= Provided material =
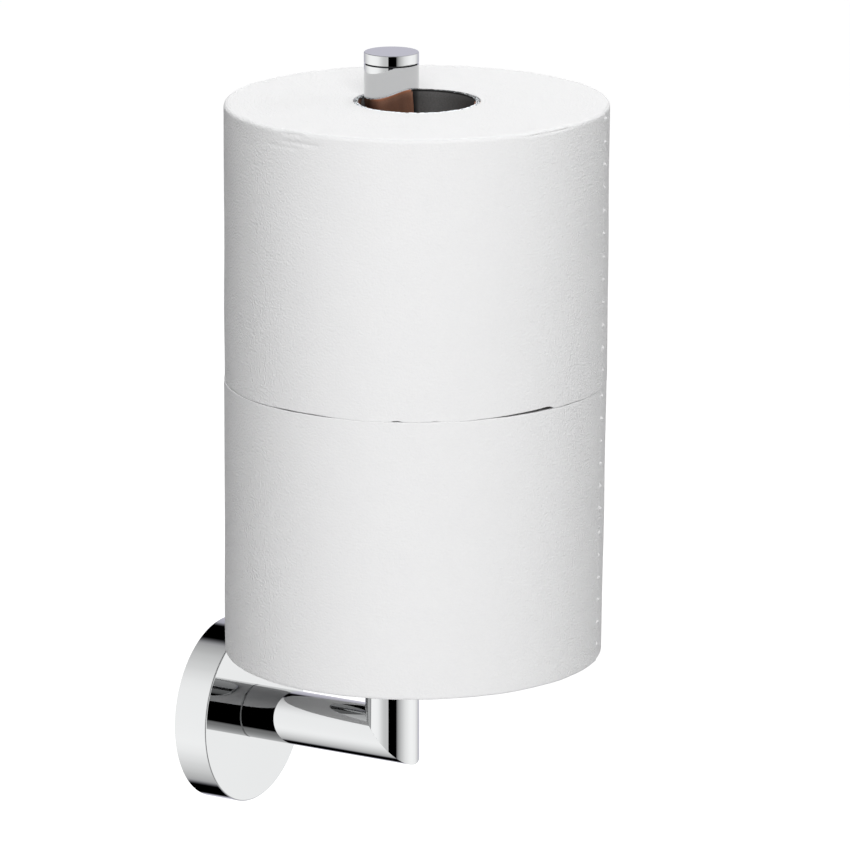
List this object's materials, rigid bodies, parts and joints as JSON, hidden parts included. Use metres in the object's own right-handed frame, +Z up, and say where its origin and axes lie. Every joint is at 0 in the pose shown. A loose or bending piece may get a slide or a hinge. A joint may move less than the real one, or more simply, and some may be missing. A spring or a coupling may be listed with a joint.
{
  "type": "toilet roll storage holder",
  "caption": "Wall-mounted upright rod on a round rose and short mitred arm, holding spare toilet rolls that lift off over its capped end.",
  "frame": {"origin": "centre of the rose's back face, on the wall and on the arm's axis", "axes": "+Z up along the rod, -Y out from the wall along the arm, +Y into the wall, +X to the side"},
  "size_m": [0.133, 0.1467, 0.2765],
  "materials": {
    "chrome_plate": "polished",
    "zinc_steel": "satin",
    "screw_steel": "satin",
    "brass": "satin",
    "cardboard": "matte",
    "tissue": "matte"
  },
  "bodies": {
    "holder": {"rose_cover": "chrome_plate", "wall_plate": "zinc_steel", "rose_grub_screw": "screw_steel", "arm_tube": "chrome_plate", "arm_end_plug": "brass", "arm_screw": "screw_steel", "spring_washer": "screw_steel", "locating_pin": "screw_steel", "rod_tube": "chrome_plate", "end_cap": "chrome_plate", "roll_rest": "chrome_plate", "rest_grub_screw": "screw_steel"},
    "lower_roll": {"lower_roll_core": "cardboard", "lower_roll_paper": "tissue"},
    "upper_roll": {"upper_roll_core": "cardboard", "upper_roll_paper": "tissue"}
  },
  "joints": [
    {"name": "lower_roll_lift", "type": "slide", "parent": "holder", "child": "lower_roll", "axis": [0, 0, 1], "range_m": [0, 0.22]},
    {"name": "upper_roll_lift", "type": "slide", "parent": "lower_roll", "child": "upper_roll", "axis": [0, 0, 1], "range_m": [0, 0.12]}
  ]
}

= What to do =
Write out the data exactly as it stands.

= Problem solution =
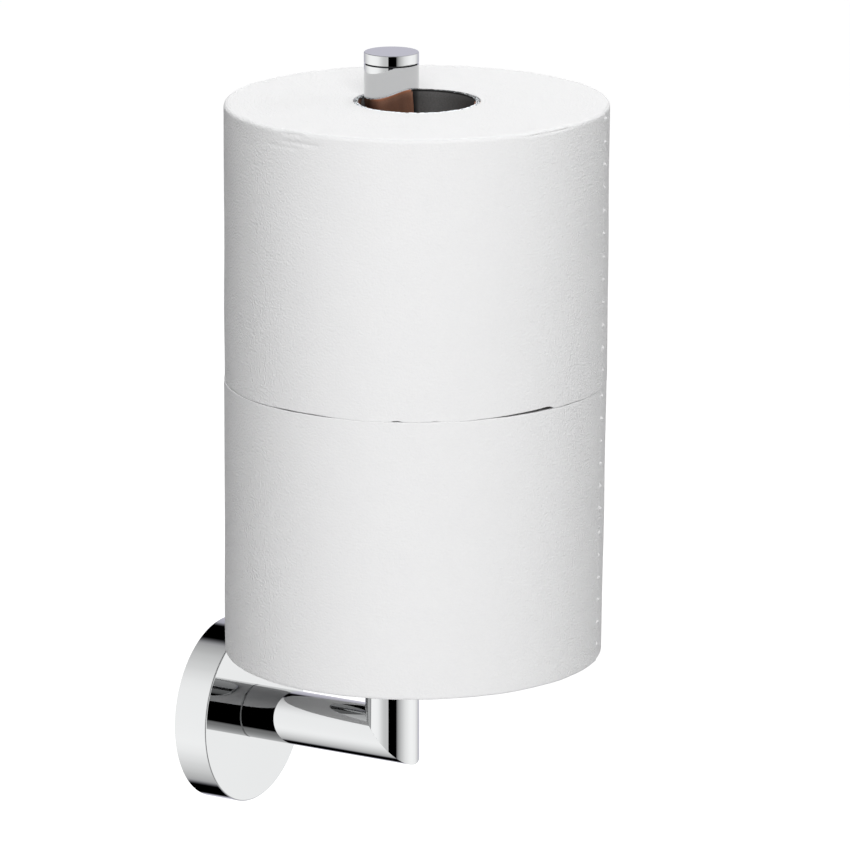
List this object's materials, rigid bodies, parts and joints as JSON, hidden parts included. Use metres in the object's own right-handed frame, +Z up, and say where its origin and axes lie. Every joint is at 0 in the pose shown. A loose or bending piece may get a slide or a hinge. A joint may move less than the real one, or more simply, and some may be missing. A spring or a coupling may be listed with a joint.
{
  "type": "toilet roll storage holder",
  "caption": "Wall-mounted upright rod on a round rose and short mitred arm, holding spare toilet rolls that lift off over its capped end.",
  "frame": {"origin": "centre of the rose's back face, on the wall and on the arm's axis", "axes": "+Z up along the rod, -Y out from the wall along the arm, +Y into the wall, +X to the side"},
  "size_m": [0.133, 0.1467, 0.2765],
  "materials": {
    "chrome_plate": "polished",
    "zinc_steel": "satin",
    "screw_steel": "satin",
    "brass": "satin",
    "cardboard": "matte",
    "tissue": "matte"
  },
  "bodies": {
    "holder": {"rose_cover": "chrome_plate", "wall_plate": "zinc_steel", "rose_grub_screw": "screw_steel", "arm_tube": "chrome_plate", "arm_end_plug": "brass", "arm_screw": "screw_steel", "spring_washer": "screw_steel", "locating_pin": "screw_steel", "rod_tube": "chrome_plate", "end_cap": "chrome_plate", "roll_rest": "chrome_plate", "rest_grub_screw": "screw_steel"},
    "lower_roll": {"lower_roll_core": "cardboard", "lower_roll_paper": "tissue"},
    "upper_roll": {"upper_roll_core": "cardboard", "upper_roll_paper": "tissue"}
  },
  "joints": [
    {"name": "lower_roll_lift", "type": "slide", "parent": "holder", "child": "lower_roll", "axis": [0, 0, 1], "range_m": [0, 0.22]},
    {"name": "upper_roll_lift", "type": "slide", "parent": "lower_roll", "child": "upper_roll", "axis": [0, 0, 1], "range_m": [0, 0.12]}
  ]
}